Drug abuse existed long before the Nixon administration declared a "war on drugs" in the 1970s. More than thirty years later this "war" continues with no end in sight.
Drug arrests increased from 580,900 in 1980 to 1.7 million in 2003; in 1984 they represented 6.1% of all arrests, while in 2003 they were 12.3% (Crime in the United States, 2003, Washington, DC: FBI).
- In 2003, 20% of state prisoners were held for drug offenses, up from 6.5% in 1980, according to the U.S. Department of Justice's Bureau of Justice Statistics.
- Annual expenditures to fight the war just at the federal level have exceeded $10 billion a year every year since 2000, and now exceed $12 billion, according to the Office of National Drug Control Policy. Judicial dockets have become crowded and prisons are operating above capacity.
- Heroin in the 1970s came primarily from Asia; now it comes from Mexico and Colombia in the western hemisphere. Synthetic drugs have multiplied, and one of the most potent, methamphetamine, is produced in every state.
- The population using drugs has been growing in recent years in every age group rather than declining.
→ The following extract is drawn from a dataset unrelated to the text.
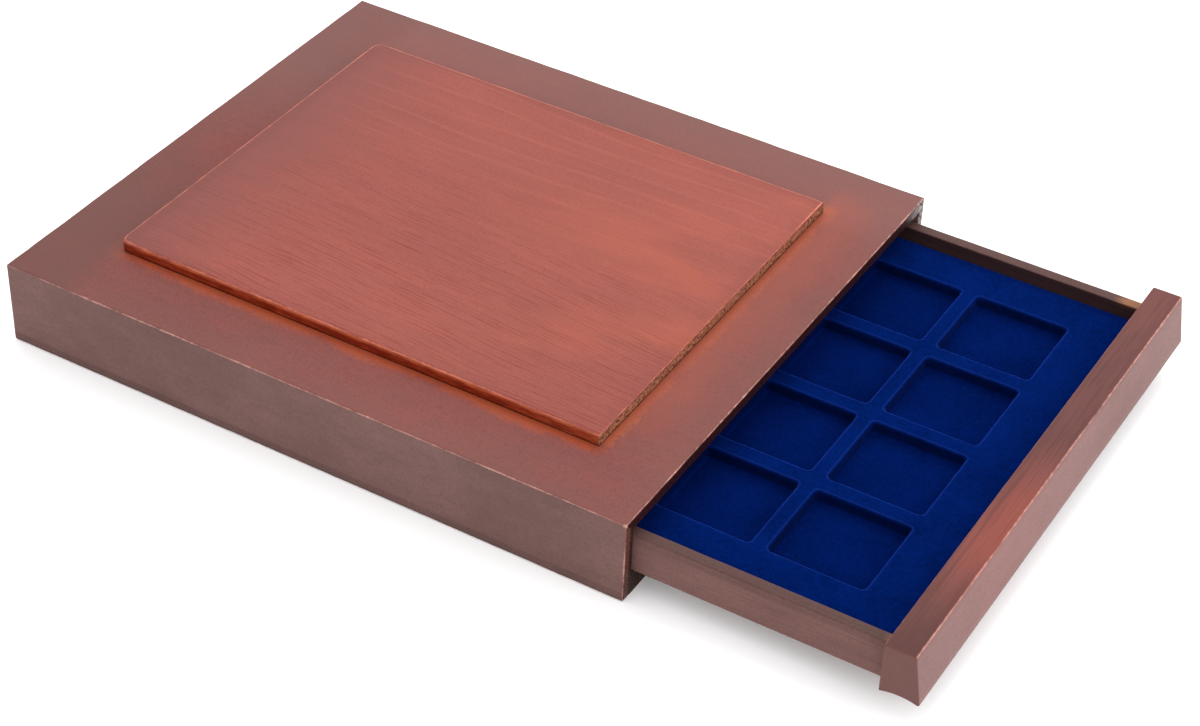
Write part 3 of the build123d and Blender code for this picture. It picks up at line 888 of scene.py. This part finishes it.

Not surprisingly, the war on drugs, and/or the national policy under which it has been fought by administrations of both major parties, have many critics. One major alternative to the "war" is legalization. The issue, however, is inherently complex and controversial, in part because, as will be shown, a preponderant majority of the public opposes even the mildest form of legalization, the legalization of marijuana.